People struggle to weigh the readily visible benefits of salt against the nearly invisible harms.  Bridges and parking ramps rust from the inside.  Pre-stressed concrete beams cease to function when the steel ropes or wires inside rust.  They are very hard to inspect.  There are metods for reducing corrosion in new structures (like coating the steel elements inside with resins), but these increase costs of construction.

Failure modes of bridges and other corroded structures can be hard to predict.  When the causes of collapse are found, corrosion from salt is often just one of the causes.  When the I35W bridge in Minneapolis collapsed, there were 6 contributing causes--corrosion from salt was one.

The primary cause was a design flaw.  The designer was dead, so he couldn't defend himself.  His "sexy" design flaw was a sensation, while corrosion from salt was ignored by most people.

In Flint, MI, 99,000 people, including 55,000 children, were exposed to potential lead poisoning with overuse of salt as one of the causes.  The same disaster killed 12 of the 100 people who caught Legionnaire's disease.  The causal relationship of this outbreak to salt took so long to uncover that, again, people didn't realize salt was one of the causes.

Slow and invisible corrosion is easy to ignore. It's easy to respond to citizen complaints by spreading more salt.  As salt levels in water increase, animal populations will first lose vigor, then decline gradually.  Eventually, ecological collapse will occur when a keystone species finally succumbs to salt.l  All these harms take decades to unfold.

The zombie beets

Uncritical journalists sometimes contribute to the salt problem while looking for local stories with an upbeat vibe.  Enter sugar beets, stage left, to much applause.

Sugar is produced from sugar beet in a few states, including Wisconsin.  Sugar is extracted from the juice, which must then be properly disposed of because it's effectively sewage.  If dumped to waterways, juice decomposes in the water, fertilizing it (toxic algae bloom), and creating a deficit of oxygen, which leads to a fish kill.

The story that keeps rising from the grave is how some highway department experimented with beet juice they got for free--spreading it on the highway instead of salt.  And it worked! 

What you don't hear is how the sugar producer got to dispose of sewage for free.  This story was even mentioned by a Senator at the hearings on a salt bill that I recently attended.  You are sure to hear this story at nearly every public meeting on salt.

Why beet juice cannot substitute for salt...
  • Pollutes the water and could kill fish by depleting oxygen
  • Promotes growth of algae
  • Juice won't be free if the idea catches on
  • There won't be nearly enough beet juice to replace salt
  • Harder to transport and store than salt
  • Not as effective as salt on ice
Easy solutions for difficult problems

It's just human nature.  If there's an annoying everyday problem, and some person suggests an easy solution, people are suckers.
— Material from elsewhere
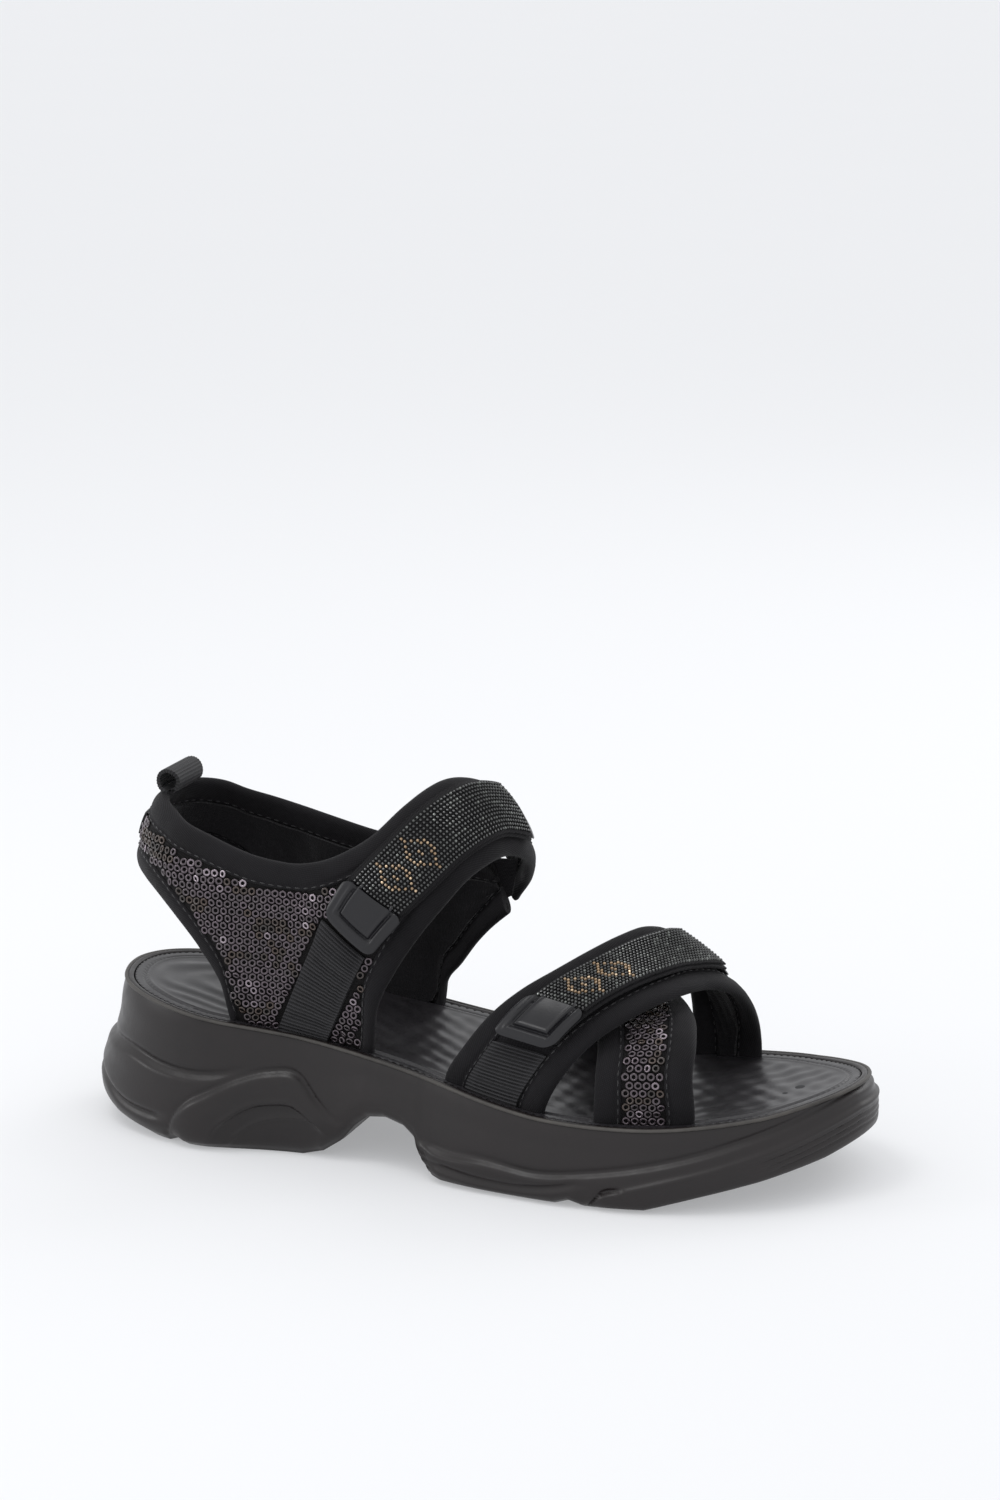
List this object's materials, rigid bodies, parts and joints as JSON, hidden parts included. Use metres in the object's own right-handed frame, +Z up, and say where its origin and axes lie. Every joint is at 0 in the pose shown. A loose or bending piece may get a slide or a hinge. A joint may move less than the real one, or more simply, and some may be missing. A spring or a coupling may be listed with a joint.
{
  "type": "strappy sport sandal",
  "caption": "Platform sport sandal with a crossed forefoot, a stretch heel upper and two hook-and-loop straps set with small stones.",
  "frame": {"origin": "middle of the sandal's bounding box in plan, on the ground", "axes": "+X to the toe, +Y to the inner (medial) side, +Z up"},
  "size_m": [0.2676, 0.0968, 0.1244],
  "materials": {
    "sole_rubber": "satin",
    "board": "matte",
    "foam": "matte",
    "footbed_skin": "satin, lightly wet-looking",
    "sequin_cloth": "glossy sequins on black net",
    "lining": "brushed matte",
    "binding": "matte stretch knit",
    "loop_pile": "looped pile",
    "hooks": "hook tape",
    "strap_base": "woven tape",
    "stone_mesh": "faceted black stones in cups",
    "tab_rubber": "satin",
    "webbing": "ribbed"
  },
  "bodies": {
    "shell": {"sole_unit": "sole_rubber", "insole_board": "board", "footbed_foam": "foam", "footbed_cover": "footbed_skin", "lateral_quarter": "sequin_cloth", "medial_quarter": "sequin_cloth", "lateral_lining": "lining", "medial_lining": "lining", "collar_binding": "binding", "heel_binding": "binding", "lateral_front_binding": "binding", "medial_front_binding": "binding", "heel_tape": "binding", "ankle_webbing": "webbing", "forefoot_webbing": "webbing", "forefoot_band": "binding", "forefoot_lining": "lining", "forefoot_front_binding": "binding", "forefoot_rear_binding": "binding", "cross_band": "sequin_cloth", "cross_lining": "lining", "cross_front_binding": "binding", "cross_rear_binding": "binding", "ankle_loop_patch": "loop_pile", "forefoot_loop_patch": "loop_pile", "ankle_end_tab": "tab_rubber", "forefoot_end_tab": "tab_rubber"},
    "ankle_strap_body": {"ankle_strap": "strap_base", "ankle_stone_mesh": "stone_mesh", "ankle_hook_patch": "hooks", "ankle_tab": "tab_rubber"},
    "forefoot_strap_body": {"forefoot_strap": "strap_base", "forefoot_stone_mesh": "stone_mesh", "forefoot_hook_patch": "hooks", "forefoot_tab": "tab_rubber"},
    "pull_loop_body": {"pull_loop": "binding"}
  },
  "joints": [
    {"name": "ankle_strap_peel", "type": "hinge", "parent": "shell", "child": "ankle_strap_body", "pos_m": [0.00746, 0.01764, 0.10907], "axis": [-0.5229, -0.066, 0.8498], "range_deg": [0, 100]},
    {"name": "forefoot_strap_peel", "type": "hinge", "parent": "shell", "child": "forefoot_strap_body", "pos_m": [0.07279, 0.01902, 0.06784], "axis": [-0.8037, -0.0753, 0.5903], "range_deg": [0, 100]},
    {"name": "pull_loop_tilt", "type": "hinge", "parent": "shell", "child": "pull_loop_body", "pos_m": [-0.10928, 0.00191, 0.11493], "axis": [0, 1, 0], "range_deg": [-30, 40]}
  ]
}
You see it all over the internet.  "Deer eating your shrubs?  Sprinkle coyote urine about."  "Danger of collision with dear on the road? I install an ultrasonic whistle on your car.  Mice or chipmunks a problem?  Spread coyote urine, or mothballs, cayenne pepper, and so on.  The latest: rats chewing the electronics under the hood of your car?  It's a real problem, but the solutions aren't.
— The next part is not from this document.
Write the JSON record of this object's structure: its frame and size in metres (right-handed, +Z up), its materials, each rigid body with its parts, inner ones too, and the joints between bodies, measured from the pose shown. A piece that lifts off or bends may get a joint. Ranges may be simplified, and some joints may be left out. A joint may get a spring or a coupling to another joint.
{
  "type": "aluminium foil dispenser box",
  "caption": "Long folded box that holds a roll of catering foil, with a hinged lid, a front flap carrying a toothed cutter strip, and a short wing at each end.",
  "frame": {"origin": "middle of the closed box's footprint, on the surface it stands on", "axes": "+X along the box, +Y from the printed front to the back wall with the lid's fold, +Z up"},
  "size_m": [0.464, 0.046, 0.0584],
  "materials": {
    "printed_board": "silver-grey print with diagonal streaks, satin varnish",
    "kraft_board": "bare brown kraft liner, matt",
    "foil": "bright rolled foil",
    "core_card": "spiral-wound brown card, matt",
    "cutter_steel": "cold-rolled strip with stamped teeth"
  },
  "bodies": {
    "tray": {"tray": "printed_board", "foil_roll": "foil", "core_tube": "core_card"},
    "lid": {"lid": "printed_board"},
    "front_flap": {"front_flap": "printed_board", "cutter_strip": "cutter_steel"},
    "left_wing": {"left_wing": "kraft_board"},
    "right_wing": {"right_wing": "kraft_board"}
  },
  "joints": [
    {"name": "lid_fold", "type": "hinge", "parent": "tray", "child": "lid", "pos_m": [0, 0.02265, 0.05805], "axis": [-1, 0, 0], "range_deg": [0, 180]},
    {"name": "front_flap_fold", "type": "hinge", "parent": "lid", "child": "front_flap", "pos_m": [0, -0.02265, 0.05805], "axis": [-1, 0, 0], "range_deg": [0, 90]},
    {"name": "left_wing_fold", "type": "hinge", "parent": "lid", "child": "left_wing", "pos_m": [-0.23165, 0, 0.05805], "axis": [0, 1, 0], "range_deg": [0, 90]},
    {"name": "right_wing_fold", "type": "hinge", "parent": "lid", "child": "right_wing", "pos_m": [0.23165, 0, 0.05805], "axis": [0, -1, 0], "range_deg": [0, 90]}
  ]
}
The reason these solutions persist--like the zombie juice--is simple.   People like folksy solutions offered by neighbors.  They reason: "I don't like coyote urine, so I'll bet the mice won't either."  People will try anything once, provided it costs less than $20.
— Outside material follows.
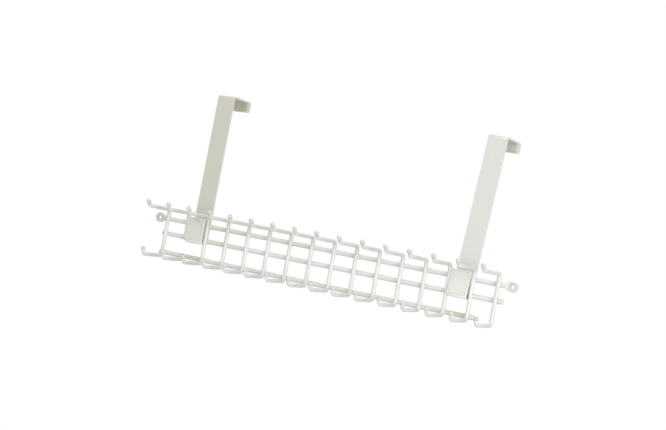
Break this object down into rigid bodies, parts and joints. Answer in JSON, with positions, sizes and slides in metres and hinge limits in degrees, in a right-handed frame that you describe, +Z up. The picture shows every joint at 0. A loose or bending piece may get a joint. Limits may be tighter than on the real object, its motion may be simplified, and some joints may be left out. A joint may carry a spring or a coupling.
{
  "type": "over door tie rack",
  "caption": "Wire rack with two rows of upturned hooks on long rails, hung over the top of a door by flat bent straps.",
  "frame": {"origin": "middle of the rack's width, on the door's front face at its top edge, level with the undersides of the straps' flanges", "axes": "+X along the rails, +Y back through the door, +Z up"},
  "size_m": [0.5224, 0.0981, 0.2239],
  "materials": {
    "coated_wire": "smooth off-white baked coating on steel wire, soft gloss",
    "coated_strap": "smooth off-white baked coating on steel strip, satin"
  },
  "bodies": {
    "root": {"hook_wire_01": "coated_wire", "hook_wire_02": "coated_wire", "hook_wire_02_lower": "coated_wire", "hook_wire_03": "coated_wire", "hook_wire_04": "coated_wire", "hook_wire_05": "coated_wire", "hook_wire_06": "coated_wire", "hook_wire_07": "coated_wire", "hook_wire_08": "coated_wire", "hook_wire_09": "coated_wire", "hook_wire_10": "coated_wire", "hook_wire_11": "coated_wire", "hook_wire_12": "coated_wire", "hook_wire_13": "coated_wire", "hook_wire_14": "coated_wire", "hook_wire_15": "coated_wire", "hook_wire_16": "coated_wire", "top_rail": "coated_wire", "middle_rail": "coated_wire", "bottom_rail": "coated_wire", "left_door_strap": "coated_strap", "right_door_strap": "coated_strap"}
  },
  "joints": []
}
The salt solution is similar.  It doesn't cost much, it's easy to use, everyone believes in it, and it works sometimes.  Then there's the fear of injury to yourself and being sued by others.

To make matters worse, some of the alternatives to salt are counter intuitive.  For example, snow and ice waste away via evaporation, even at temperatures well below freezing.  It's called "sublimation."  It can be used to speed the disappearance of ice.  Almost no one knows about sublimation.

Because of all the quirks of human nature I've listed, kicking the salt habit is going to be difficult.  It's going to take a lot of public education.  We should focus on the various groups who contribute to the problem.